Monday, January 12, 2009

Too Big to Fail

Over the last few months we've been hearing this phrase quite a lot in the news media. Essentially, it is proposed that recent multi-billion dollar bailouts of various financial institutions by the United States government were necessary because these institutions were so large, and consequently so integral to our economy, that their failure would have been disastrous. I am not an economist, and have no reason to doubt the truth of this claim. In my opinion, however, if one is to accept the 'too big to fail' justification for the recent bailouts, there are certain other actions which are required by the same reasoning.

Presumably, the disastrous consequences which would result from the failure of the too big to fail companies would cause serious financial hardships for all, or virtually all, Americans, not just for those with some direct financial interest in the companies. This is the premise of another claim that we've been hearing a lot of: the current financial crises encompasses both wall street and main street. Thus, using taxpayer money to bailout enormous corporations is not an outrageous upwards redistribution of wealth, but actually a necessary step to protect all citizens from financial disaster. I find this eminently reasonable, as protecting vast numbers of ordinary people from financial ruin is certainly a laudable goal. Yesterday, Hank Paulson declared his recent bailout a success, because the credit markets are apparently improving somewhat. (see Hank Paulson Declares Victory at Salon). Presumably, this will ultimately provide relief to ordinary people.

The problem with the 'too big to fail' justification for these bailouts is that in American politics, saving ordinary people from financial ruin is not typically considered a high enough priority to justify interfering with the free market, or requiring those who are doing well financially to pay to support those who are struggling. Quite frequently, it is argued that this is ultimately in everyone's best interest, as interfering with the free market or providing people with financial safety nets takes away their motivation to work harder, and contribute more to the economy. To reconcile support for bailing out companies that are 'too big to fail' with opposition to providing struggling Americans with direct aid, it is often implied that these bailouts must be an isolated exception to a general rule, where the cost-benefit analysis so strongly, and unusually, favored the bailouts, that everyone would understand they were an aberration, and not view them as setting a precedent.

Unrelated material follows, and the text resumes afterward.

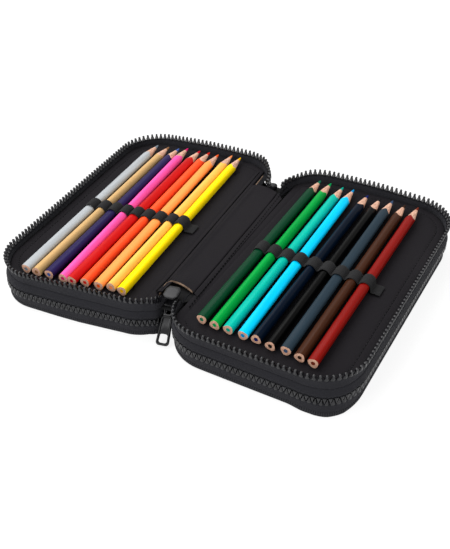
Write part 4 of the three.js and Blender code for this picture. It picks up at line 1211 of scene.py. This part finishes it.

Considering the vast sums allocated for this bailout, however, the potential impact if it were used in other ways appear similarly justifiable. For example, there are approximately 35 million Americans living below the poverty line. If the 800 billion dollars were divided amongst them evenly, they could each be given nearly 23,000 dollars. That's at least twice the yearly income of any individual living below the poverty line. It seems self-evident that this amount of money could lift many, if not most, of these people out of poverty. It is enough money to buy a car, or perhaps to pay for living expenses or child care while a person goes back to school. Have the benefits of the recent corporate bailouts significantly outweighed saving tens of millions of Americans from poverty?

Objections to such an expenditure as socialistic or redistributive do not seem reconcilable with support for the recent bailouts. Ultimately, what I find most disturbing about these bailouts, and the 'too big to fail' concept, is the idea that the unacceptability of failure is something that kicks in once a corporation reaches a certain size. Why is it unacceptable to allow a company to fail when doing so would plunge many people into financial ruin, but acceptable to allow individuals to suffer the same fate for other reasons, unrelated to their own conduct. Why should those who would have suffered if AIG or Bear Sterns were allowed to die be bailed out, while those who are suffering because of the subprime mortgage crisis, or who were fired because their employer moved overseas be left to fend for themselves? It may be true that, from a national perspective, these companies were 'too big to fail', but for a family struggling to stay in their home, keeping up with their mortgage or rent payments is an undertaking that is similarly too big to fail, and if the former is true, it is only because of the latter.

1 comment:

  1. It's great to see the "Emperor's New Clothes" revealed as non-existent. Too bad it's one voice speaking out in a mob of yes-folk.